I've never heard of this but I'll mention it to the protopsaltis for the see since he puts out all of the typicon notes.  Though the Hebrews reading was published in the bulletin, the reader read from Romans.  Since we Antiochians normally follow the Greek typicon, I'm all the more confused.

My comment was a general note, based on my observation of what the Typikon of the Great Church calls for.  If one follows Constantinople's Typikon, then Hebrews was it...

http://www.ec-patr.org/gr/typikon/2008/2008-03-09.htm
(I'll include the English equivalent below)
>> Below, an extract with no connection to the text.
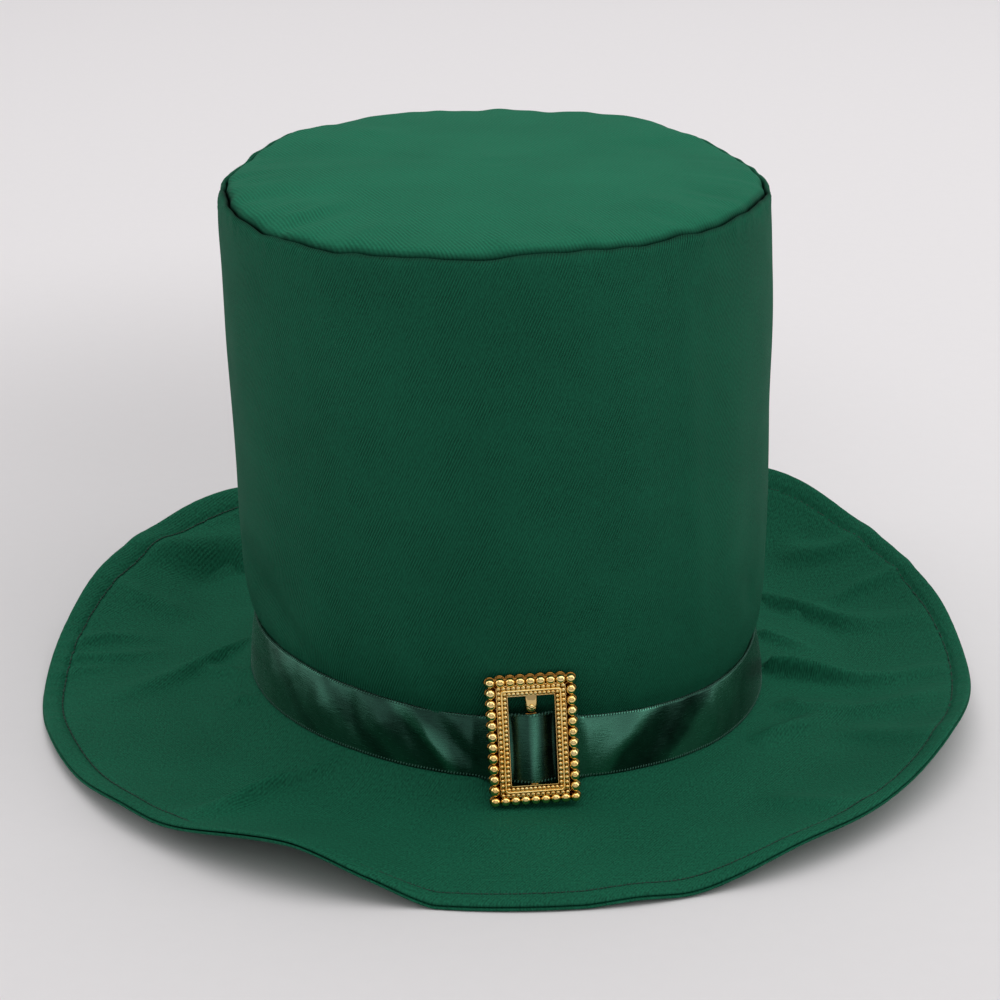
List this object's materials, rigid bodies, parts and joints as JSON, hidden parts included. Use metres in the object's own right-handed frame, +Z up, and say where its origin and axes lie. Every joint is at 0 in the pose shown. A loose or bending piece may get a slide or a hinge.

Ἀπόστολος: Τῶν Ἁγίων «Τοσοῦτον ἔχοντες προκείμενον...» (Ἑβρ. ιβ´ 1-10).
Epistle: Of the Saints "Since we are surrounded..." (Heb 12: 1-10)

Εὐαγγέλιον: Κυριακῆς Τυρινῆς «Ἐὰν ἀφῆτε τοῖς ἀνθρώποις...» (Ματθ. ς´ 14-21).
Gospel: of Sunday of Cheesfare "If you forgive men..." (Matt 6:14-21)

Now, of course, the 40 Martyrs of Sebaste is a pretty major saint-day in the Greek Tradition; their feastday, when it falls during lent, always is accompanied by a Presanctified Liturgy (unless it falls on a Saturday, when it is celebrated with a Divine Liturgy).  But it does accurately demonstrate the guiding principle: that when you have a sizable commemoration, but one that is still lesser than the Sunday, then the Saint is honored with the Epistle reading, while the major feast (in this case a Sunday, which is Major except when overlapping with a Feast of the Lord) is honored through the Gospel reading.

In the Greek tradition there is no double-Epistle, just as there is no double-Gospel, during Divine Liturgy - one reading each, one lesson each.